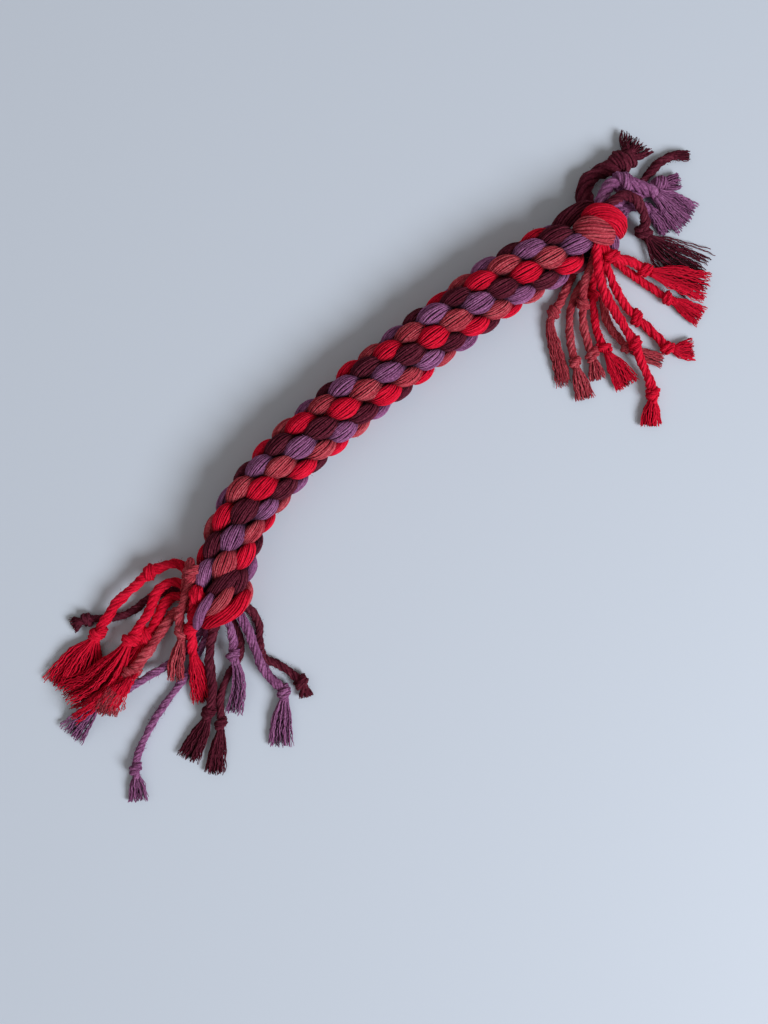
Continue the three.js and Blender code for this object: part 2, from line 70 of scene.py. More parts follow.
# The same for a stitch of soft cotton, which swells towards the end where it goes down
SOFT_RINGS = [
    (-0.28, -0.66, 0.48, 0.12, 0.11),
    (-0.24, -0.43, 0.72, 0.2, 0.165),
    (-0.09, -0.15, 0.82, 0.34, 0.27),
    (0.12, 0.19, 0.84, 0.36, 0.28),
    (0.25, 0.47, 0.74, 0.26, 0.225),
    (0.28, 0.68, 0.5, 0.13, 0.12),
]
ROPE_RADIUS = ROPE_DIAMETER / 2
FLAT_DEPTH = 0.033 * ROPE_DIAMETER
ROPE_AXIS_HEIGHT = ROPE_RADIUS - FLAT_DEPTH
LEVEL_HEIGHT = ROPE_DIAMETER / 10
ON_SURFACE = 0.9
FULL_TURN = 2 * math.pi
UP = np.array([0.0, 0.0, 1.0])
BRAID_COLOURS = ["red", "plum", "coral", "red", "purple", "coral", "plum", "purple"]
CORD_STEP = 2.4 * TAIL_DIAMETER
SPAN_SAMPLES = 20
BIGHT_ENDS = 0.7
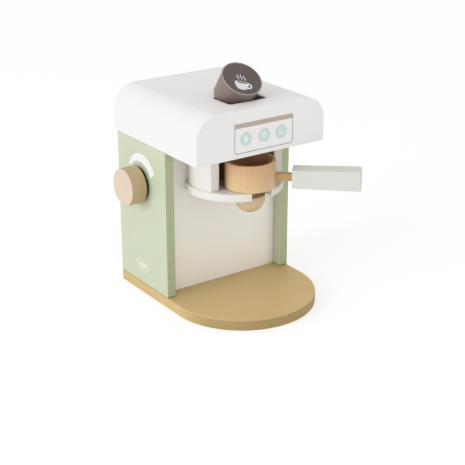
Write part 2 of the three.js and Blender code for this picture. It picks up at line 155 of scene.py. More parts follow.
def joined(shape, rings):
    """Faces from each ring of points to the next one."""
    for lower, upper in zip(rings, rings[1:]):
        for index in range(len(lower)):
            after = (index + 1) % len(lower)
            corners = [lower[index], lower[after], upper[after], upper[index]]
            shape.faces.new(list(dict.fromkeys(corners)))


def slab(name, outline, levels, axis="Z"):
    """A solid with this outline at each (height, inset) level. Heights run along the axis."""
    shape = bmesh.new()
    order = {"X": (2, 0, 1), "Y": (0, 2, 1), "Z": (0, 1, 2)}[axis]
    rings = []
    for height, amount in levels:
        points = inset(outline, amount) if amount else outline
        places = [(across, up, height) for across, up in points]
        rings.append([shape.verts.new([place[index] for index in order]) for place in places])
    shape.faces.new(rings[0])
    shape.faces.new(rings[-1])
    joined(shape, rings)
    return from_bmesh(name, shape)


def turned(name, profile, place=Matrix(), steps=TURN_STEPS):
    """A solid of revolution about Z from (radius, height) points, put in place. A profile that
    starts off the axis closes on itself."""
    shape = bmesh.new()
    turns = [tau * step / steps for step in range(steps)]
    rings = []
    for radius, height in profile:
        if radius == 0:
            rings.append([shape.verts.new((0, 0, height))] * steps)
        else:
            circle = [(radius * cos(turn), radius * sin(turn), height) for turn in turns]
            rings.append([shape.verts.new(point) for point in circle])
    joined(shape, rings + rings[:1] if profile[0][0] > 0 else rings)
    shape.transform(place)
    return from_bmesh(name, shape)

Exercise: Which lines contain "More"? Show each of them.

Finished answer:
Continue the three.js and Blender code for this object: part 2, from line 70 of scene.py. More parts follow.
Write part 2 of the three.js and Blender code for this picture. It picks up at line 155 of scene.py. More parts follow.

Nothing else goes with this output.